Reste cependant la question de la capacité des entreprises à rembourser ces emprunts et sur la capacité à investir dans l’avenir. Si à l’heure actuelle les prévisions d’investissement à 12 mois des entreprises sont toujours positives, des tensions persistent sur la trésorerie et le nombre de défaillances est en hausse sur un an, avec +9 % fin septembre 2022.
Autre point marquant, le dynamisme dû aux crédits d’investissement. Avant la crise sanitaire, l’endettement des entreprises était essentiellement tiré par les crédits d’investissement, avec une hausse en moyenne de 9 % par an entre 2015 et 2021. Plusieurs projets d’envergure ont ainsi vu le jour, tel que la mise en place du transport collectif en site propre (TCSP), les extensions du grand port maritime de Fort-de-France et de l’aéroport Aimé Césaire, des restructurations au sein de la grande distribution, ainsi que le développement du secteur de l’énergie avec la construction de l’usine « Galion 2 » produisant de l’électricité à base de biomasse à Trinité, ou encore d’une ferme de sept éoliennes à Grand Rivière.
Sur ce point, la crise sanitaire n’a pas semblé freiner les investissements, mesurés à +9 % en 2020 et +7 % en 2021, et ce dynamisme de l’investissement traduit également la politique active de croissance externe régionale des entreprises martiniquaises. Concernant les crédits immobiliers, ils évoluent peu, mesurés à -4,4 % sur la période 2014- 2021, et +0,6 % depuis la crise sanitaire soit entre mars 2020 et décembre 2021, ces derniers ne contribuent que marginalement à la croissance de l’endettement des entreprises.

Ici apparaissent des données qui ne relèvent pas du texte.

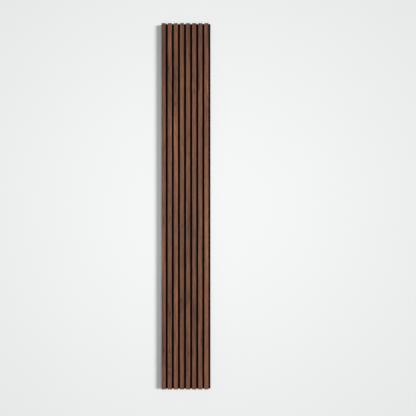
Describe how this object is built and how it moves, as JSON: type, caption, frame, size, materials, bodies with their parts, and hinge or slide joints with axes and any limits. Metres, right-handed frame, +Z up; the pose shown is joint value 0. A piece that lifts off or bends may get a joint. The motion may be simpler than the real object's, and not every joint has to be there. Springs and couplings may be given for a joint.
{
  "type": "acoustic slat wall panel",
  "caption": "Narrow wall panel of upright walnut-faced slats with dark channels between them, glued and stapled to a sheet of black sound-absorbing felt.",
  "frame": {"origin": "middle of the felt's back face, which lies against the wall", "axes": "+Z up along the slats, +Y into the wall, -Y towards the room, +X to the right of someone facing the slats"},
  "size_m": [0.32, 0.021, 2.4],
  "materials": {
    "walnut_veneer": "matt, lightly oiled",
    "black_board": "matt, through-dyed fibreboard",
    "black_felt": "needled felt",
    "staple_wire": "zinc coated"
  },
  "bodies": {
    "root": {"felt_backing": "black_felt", "slat_core_1": "black_board", "slat_core_2": "black_board", "slat_core_3": "black_board", "slat_core_4": "black_board", "slat_core_5": "black_board", "slat_core_6": "black_board", "slat_core_7": "black_board", "slat_core_8": "black_board", "face_veneer_1": "walnut_veneer", "face_veneer_2": "walnut_veneer", "face_veneer_3": "walnut_veneer", "face_veneer_4": "walnut_veneer", "face_veneer_5": "walnut_veneer", "face_veneer_6": "walnut_veneer", "face_veneer_7": "walnut_veneer", "face_veneer_8": "walnut_veneer", "staples": "staple_wire"}
  },
  "joints": []
}
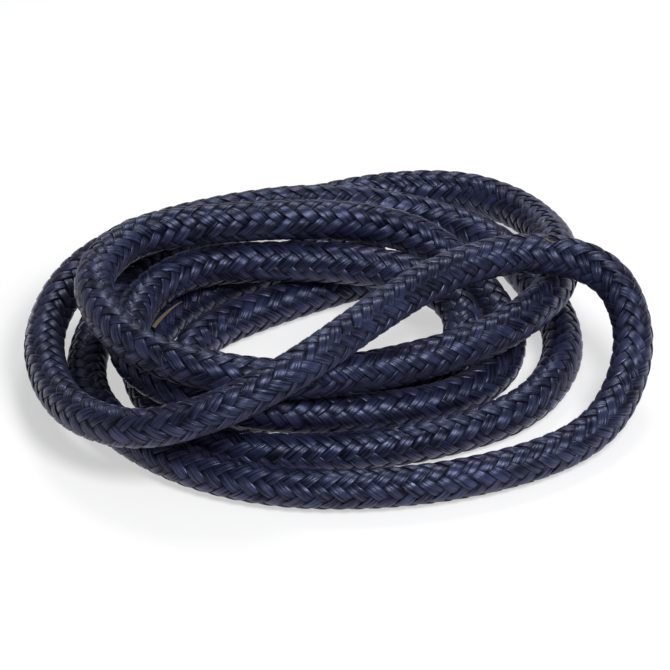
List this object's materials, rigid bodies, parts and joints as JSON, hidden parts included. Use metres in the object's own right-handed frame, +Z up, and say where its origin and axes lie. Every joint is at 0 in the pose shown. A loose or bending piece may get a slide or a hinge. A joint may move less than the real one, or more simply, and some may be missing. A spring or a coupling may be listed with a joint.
{
  "type": "coiled dock line",
  "caption": "Braided mooring line laid down by hand in a loose, flat, oblong coil that lies on its own turns, with both cut ends tucked inside.",
  "frame": {"origin": "on the floor under the middle of the coil's box", "axes": "+Z up out of the floor, +X along the coil's longer side, +Y away from the side the picture was taken from"},
  "size_m": [0.184, 0.1772, 0.042],
  "materials": {
    "cover": "satin braided nylon",
    "core": "matte braided nylon",
    "whipping": "waxed twine",
    "melted_tip": "fused nylon"
  },
  "bodies": {
    "root": {"cover_first_turn": "cover", "cover_crossing_turn": "cover", "cover_outer_turn": "cover", "cover_upper_turn": "cover", "cover_middle_turn": "cover", "cover_inner_turn": "cover", "core_first_turn": "core", "core_crossing_turn": "core", "core_outer_turn": "core", "core_upper_turn": "core", "core_middle_turn": "core", "core_inner_turn": "core", "whipping_inner_end": "whipping", "whipping_outer_end": "whipping", "melted_tip_inner_end": "melted_tip", "melted_tip_outer_end": "melted_tip"}
  },
  "joints": []
}
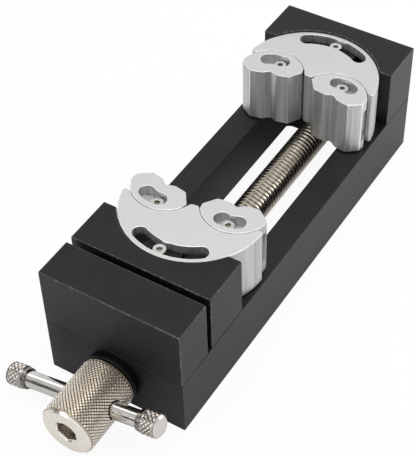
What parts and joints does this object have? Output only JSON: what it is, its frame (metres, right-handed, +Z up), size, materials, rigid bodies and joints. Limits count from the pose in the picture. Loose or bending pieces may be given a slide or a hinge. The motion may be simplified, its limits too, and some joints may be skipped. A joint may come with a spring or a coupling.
{
  "type": "self-aligning fractal vise",
  "caption": "Small screw vise with a slotted base, a sliding jaw block and a fixed one, half-disc swivel jaws that carry swivelling notched pad jaws, and a knurled knob with a tommy bar.",
  "frame": {"origin": "centre of the base's underside, where it stands on the bench", "axes": "+Z up; +Y along the lead screw from the knob to the rear jaw block; +X to the right, seen from the knob"},
  "size_m": [0.0521, 0.16, 0.04],
  "materials": {
    "black_anodised": "black anodised, satin",
    "silver_aluminium": "bead-blasted, clear anodised",
    "nickel_steel": "nickel-plated, knurled or threaded",
    "polished_steel": "polished",
    "steel": "turned",
    "black_oxide": "black oxide",
    "bronze": "sintered"
  },
  "bodies": {
    "frame": {"base": "black_anodised", "front_block": "black_anodised", "rear_jaw_block": "black_anodised", "front_block_bolts": "black_oxide", "rear_block_bolts": "black_oxide", "front_bush": "black_oxide", "rear_bush": "bronze", "rear_stop_screw": "steel"},
    "screw": {"lead_screw": "nickel_steel", "thrust_collar": "steel", "knob": "nickel_steel", "knob_set_screw": "black_oxide"},
    "bar": {"tommy_bar": "polished_steel", "tommy_end_left": "nickel_steel", "tommy_end_right": "nickel_steel"},
    "moving_jaw": {"moving_jaw_block": "black_anodised", "slide_nut": "steel", "nut_bolts": "black_oxide", "front_stop_screw": "steel"},
    "front_swivel": {"swivel_jaw_front": "silver_aluminium", "front_pad_screws": "steel"},
    "rear_swivel": {"swivel_jaw_rear": "silver_aluminium", "rear_pad_screws": "steel"},
    "front_left_pad": {"pad_front_left": "silver_aluminium"},
    "front_right_pad": {"pad_front_right": "silver_aluminium"},
    "rear_left_pad": {"pad_rear_left": "silver_aluminium"},
    "rear_right_pad": {"pad_rear_right": "silver_aluminium"}
  },
  "joints": [
    {"name": "screw_spin", "type": "hinge", "parent": "frame", "child": "screw", "pos_m": [0, -0.06825, 0.011], "axis": [0, 1, 0], "range_deg": [-435, 11525]},
    {"name": "jaw_slide", "type": "slide", "parent": "frame", "child": "moving_jaw", "axis": [0, 1, 0], "range_m": [-0.0018, 0.048]},
    {"name": "bar_slide", "type": "slide", "parent": "screw", "child": "bar", "axis": [0.9799, 0, 0.1994], "range_m": [-0.0078, 0.013]},
    {"name": "front_swivel_turn", "type": "hinge", "parent": "moving_jaw", "child": "front_swivel", "pos_m": [0, -0.02525, 0.03], "axis": [0, 0, 1], "range_deg": [-36.5, 23.5]},
    {"name": "rear_swivel_turn", "type": "hinge", "parent": "frame", "child": "rear_swivel", "pos_m": [0, 0.04025, 0.03], "axis": [0, 0, 1], "range_deg": [-29.2, 30.8]},
    {"name": "front_left_pad_turn", "type": "hinge", "parent": "front_swivel", "child": "front_left_pad", "pos_m": [-0.01144, -0.02202, 0.03], "axis": [0, 0, 1], "range_deg": [-5.5, 37.5]},
    {"name": "front_right_pad_turn", "type": "hinge", "parent": "front_swivel", "child": "front_right_pad", "pos_m": [0.01042, -0.01953, 0.03], "axis": [0, 0, 1], "range_deg": [-25, 18]},
    {"name": "rear_left_pad_turn", "type": "hinge", "parent": "rear_swivel", "child": "rear_left_pad", "pos_m": [-0.01106, 0.0359, 0.03], "axis": [0, 0, 1], "range_deg": [-36, 7]},
    {"name": "rear_right_pad_turn", "type": "hinge", "parent": "rear_swivel", "child": "rear_right_pad", "pos_m": [0.01094, 0.0356, 0.03], "axis": [0, 0, 1], "range_deg": [-14.5, 28.5]}
  ],
  "couplings": [
    {"joint": "screw_spin", "follows": "jaw_slide", "rad_per_m": 4188.8}
  ]
}
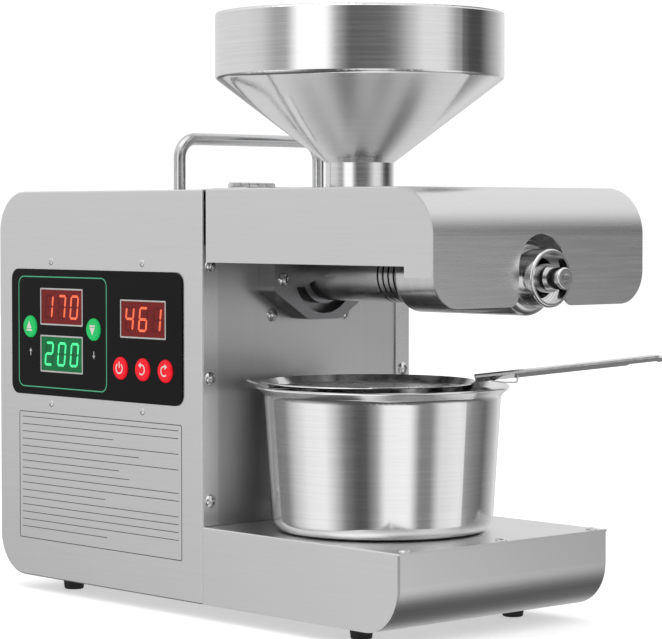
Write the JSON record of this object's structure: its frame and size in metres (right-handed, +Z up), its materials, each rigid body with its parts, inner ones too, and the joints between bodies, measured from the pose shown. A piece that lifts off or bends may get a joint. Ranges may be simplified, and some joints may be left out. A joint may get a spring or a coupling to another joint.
{
  "type": "electric screw oil press",
  "caption": "Countertop screw oil press: steel casing with display panel, hinged cover, hopper, heated barrel with press screw, pot and strainer.",
  "frame": {"origin": "middle of the base's steel underside; the rubber feet reach 9 mm below it", "axes": "+X to the cake outlet, +Z up, the control panel faces -Y"},
  "size_m": [0.4246, 0.2, 0.3597],
  "materials": {
    "brushed_casing": "fine horizontal brushing, clear satin",
    "brushed_recess": "fine vertical brushing, satin",
    "spun_steel": "spun and polished, with fine turning lines",
    "polished_steel": "polished",
    "handle_steel": "drawn tube, satin",
    "cast_flange": "machined casting, dull",
    "machined_steel": "turned, oiled",
    "gear_steel": "hobbed, oiled",
    "zinc_screws": "bright zinc",
    "black_rubber": "matt",
    "fascia_black": "high gloss",
    "display_red": "gloss window over lit segments",
    "display_green": "gloss window over lit segments",
    "button_green": "gloss",
    "button_red": "gloss",
    "board_green": "solder mask",
    "black_plastic": "fine grain",
    "motor_paint": "black enamel",
    "copper_wire": "enamelled wire",
    "bearing_bronze": "sintered",
    "cast_aluminium": "die cast",
    "capacitor_can": "drawn can"
  },
  "bodies": {
    "casing": {"casing_wrap": "brushed_casing", "side_panel_control": "brushed_casing", "side_panel_plain": "brushed_casing", "front_bulkhead": "brushed_recess", "tray_hood": "brushed_casing", "tray_front": "brushed_casing", "tray_screws": "zinc_screws", "flange_screws": "zinc_screws", "bulkhead_screws": "zinc_screws", "rubber_feet": "black_rubber", "carrying_handle": "handle_steel", "handle_nuts": "zinc_screws", "hinge_leaves_casing": "polished_steel", "hinge_pins": "polished_steel", "barrel_flange": "cast_flange", "barrel_bolts": "machined_steel", "press_barrel": "machined_steel", "heater_sleeve": "polished_steel", "temperature_probe": "bearing_bronze", "outlet_ring": "polished_steel", "output_bearings": "bearing_bronze", "layshaft_bearings": "bearing_bronze", "gearbox_housing": "cast_aluminium", "gearbox_cover": "cast_aluminium", "motor_housing": "motor_paint", "motor_windings": "copper_wire", "motor_capacitor": "capacitor_can", "control_fascia": "fascia_black", "control_board": "board_green", "board_posts": "machined_steel", "panel_screws": "zinc_screws", "power_inlet": "black_plastic", "rocker_frame": "black_plastic", "display_current_temperature": "display_red", "display_set_temperature": "display_green", "display_countdown": "display_red"},
    "cover": {"cover_hood": "brushed_casing", "cover_nose": "brushed_casing", "hopper_socket": "machined_steel", "hinge_leaves_cover": "polished_steel"},
    "hopper": {"hopper": "spun_steel", "hopper_tube": "spun_steel"},
    "drive": {"press_screw": "machined_steel", "output_shaft": "machined_steel", "output_gear": "gear_steel"},
    "layshaft": {"layshaft": "gear_steel"},
    "rotor": {"motor_rotor": "gear_steel", "motor_fan": "black_plastic"},
    "pot": {"oil_pot": "spun_steel"},
    "strainer": {"strainer_bowl": "polished_steel", "strainer_mesh": "polished_steel", "strainer_handle": "polished_steel", "strainer_hook": "polished_steel", "strainer_tab": "polished_steel"},
    "rocker": {"rocker_switch": "black_plastic"},
    "button_temperature_up": {"button_temperature_up": "button_green"},
    "button_temperature_down": {"button_temperature_down": "button_green"},
    "button_power": {"button_power": "button_red"},
    "button_run": {"button_run": "button_red"},
    "button_clear": {"button_clear": "button_red"}
  },
  "joints": [
    {"name": "cover_hinge", "type": "hinge", "parent": "casing", "child": "cover", "pos_m": [0.0209, 0, 0.24824], "axis": [0, -1, 0], "range_deg": [0, 22]},
    {"name": "hopper_lift", "type": "slide", "parent": "cover", "child": "hopper", "axis": [0, 0, 1], "range_m": [0, 0.03]},
    {"name": "motor_spin", "type": "hinge", "parent": "casing", "child": "rotor", "pos_m": [0, 0, 0.11605], "axis": [1, 0, 0], "continuous": true},
    {"name": "layshaft_spin", "type": "hinge", "parent": "casing", "child": "layshaft", "pos_m": [0, 0, 0.15205], "axis": [1, 0, 0], "continuous": true},
    {"name": "screw_spin", "type": "hinge", "parent": "casing", "child": "drive", "pos_m": [0, 0, 0.1958], "axis": [1, 0, 0], "continuous": true},
    {"name": "pot_slide", "type": "slide", "parent": "casing", "child": "pot", "axis": [0, -1, 0], "range_m": [0, 0.06]},
    {"name": "strainer_lift", "type": "slide", "parent": "pot", "child": "strainer", "axis": [0, 0, 1], "range_m": [0, 0.03]},
    {"name": "rocker_tilt", "type": "hinge", "parent": "casing", "child": "rocker", "pos_m": [-0.18675, 0.022, 0.062], "axis": [0, -1, 0], "range_deg": [0, 20]},
    {"name": "button_temperature_up_press", "type": "slide", "parent": "casing", "child": "button_temperature_up", "axis": [0, 1, 0], "range_m": [0, 0.001], "stiffness_N_per_m": 400},
    {"name": "button_temperature_down_press", "type": "slide", "parent": "casing", "child": "button_temperature_down", "axis": [0, 1, 0], "range_m": [0, 0.001], "stiffness_N_per_m": 400},
    {"name": "button_power_press", "type": "slide", "parent": "casing", "child": "button_power", "axis": [0, 1, 0], "range_m": [0, 0.001], "stiffness_N_per_m": 400},
    {"name": "button_run_press", "type": "slide", "parent": "casing", "child": "button_run", "axis": [0, 1, 0], "range_m": [0, 0.001], "stiffness_N_per_m": 400},
    {"name": "button_clear_press", "type": "slide", "parent": "casing", "child": "button_clear", "axis": [0, 1, 0], "range_m": [0, 0.001], "stiffness_N_per_m": 400}
  ],
  "couplings": [
    {"joint": "layshaft_spin", "follows": "motor_spin", "ratio": -0.2},
    {"joint": "screw_spin", "follows": "motor_spin", "ratio": 0.05}
  ]
}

Un bilan plutôt rassurant pour les ménages
Du côté des ménages, on observe une progression continue des crédits, tirée par les crédits immobiliers. Ces derniers semblent n’observer aucun repli, quel que soit le contexte conjoncturel et le passage de la crise sanitaire. En effet, le rythme de progression de ces emprunts est demeuré constant depuis 2017, à +5 % par an. Une continuité observée également sur le reste du territoire national.
Au bilan, l’endettement des ménages reste modéré au regard du PIB ou du revenu disponible brut (RDB). Si l’Iedom rappelle que, à l’instar des entreprises, il convient de rapporter le niveau de l’endettement des ménages au PIB afin de mieux mesurer son poids et son risque, le taux d’endettement ainsi calculé a sensiblement augmenté au cours des dernières années, passant de 37 % début 2015, à 51 % fin 2021. La croissance du taux calculé ainsi est comparable à celle du taux calculé à partir du PIB, avec une hausse de 15 pts entre début 2015 et fin 2021.
Cependant, malgré ces augmentations conséquentes des taux d’endettement des ménages, ces derniers demeurent bien inférieurs à ceux observés en France entière ou dans la zone euro. Au niveau national, l’endettement des ménages représente 68 % du PIB et 101 % du RDB.
Enfin, autre marqueur d’importance concernant les ménages Martiniquais, l’IEDOM observe que la forte hausse des crédits des ménages au cours des dernières années ne semble pas avoir dégradé leur situation financière, au vu de l’évolution de leurs indicateurs de vulnérabilité. En effet, le nombre de dossiers de surendettement est globalement en baisse sur une longue période, à -4 % par an entre 2011 et 2022, tout comme le nombre de personnes physiques en interdiction bancaire, mesuré à -7 % par an sur la même période, tandis qu’aucune dégradation de ces indicateurs n’a été observée depuis la fin de la crise sanitaire.